Welsh actress Annes Elwy (as in, the only sister not played by an American) does a great job with what material she has, but she is written to fade into the background at so many points. I still find her highly likeable, however.
Beth’s death in the movie was a hugely emotional scene with only Jo present; in this miniseries everyone’s crowded around and I really don’t think it had much of an impact, despite Emily Watson’s good acting…

The eldest March sister, the sensible, motherly one, was played well by Willa Fitzgerald even if she does come across as a bit of a bore! I actually think that overall this was the March sister who was the best cast.
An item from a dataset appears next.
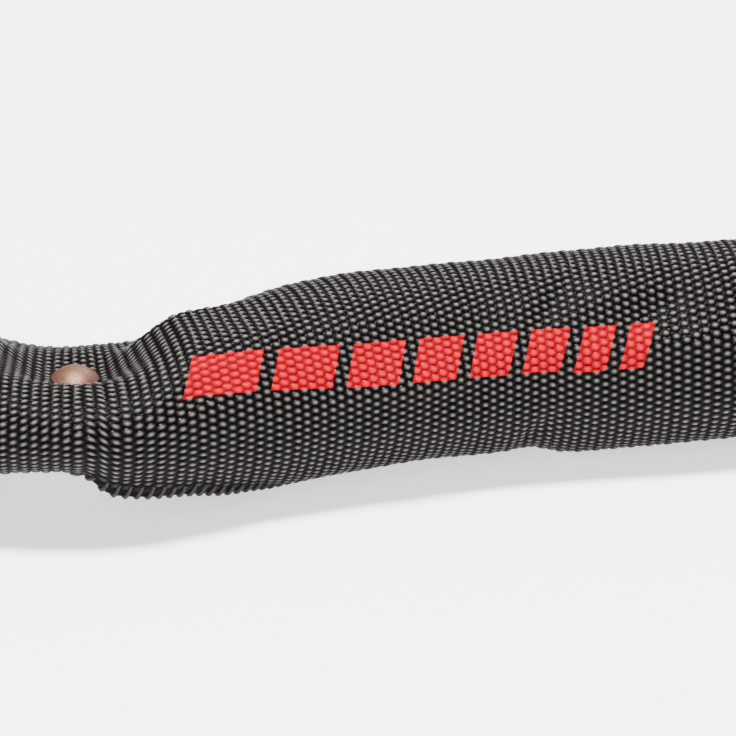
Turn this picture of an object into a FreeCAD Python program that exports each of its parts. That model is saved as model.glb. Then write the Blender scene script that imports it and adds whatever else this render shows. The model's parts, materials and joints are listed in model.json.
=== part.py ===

She is everything Meg should be, but the actress simply does not have enough to work with to make her as interesting as Jo or Amy.

Emily Watson’s Marmee is a much more harried, rough-around-the-edges mother than Susan Sarandon’s version in 1994. I think it suited this scruffier production of the book, and she is always a great actress, but I still prefer a warmer interpretation.
Watson also gets extra points, because Susan Sarandon – the real woman – has emerged as highly unlikeable since the 2016 US election.

Angela Lansbury (of recent “women need to take some blame for getting raped” infamy) plays Aunt March, the elderly aunt who takes Amy to Europe. She is a different aunt to the 1994 version, but she is really good in the role.

This is VERY different casting to the ’94 movie, but that is a good thing. I do prefer the movie cast overall, but there are some interesting changes in the 2017 version.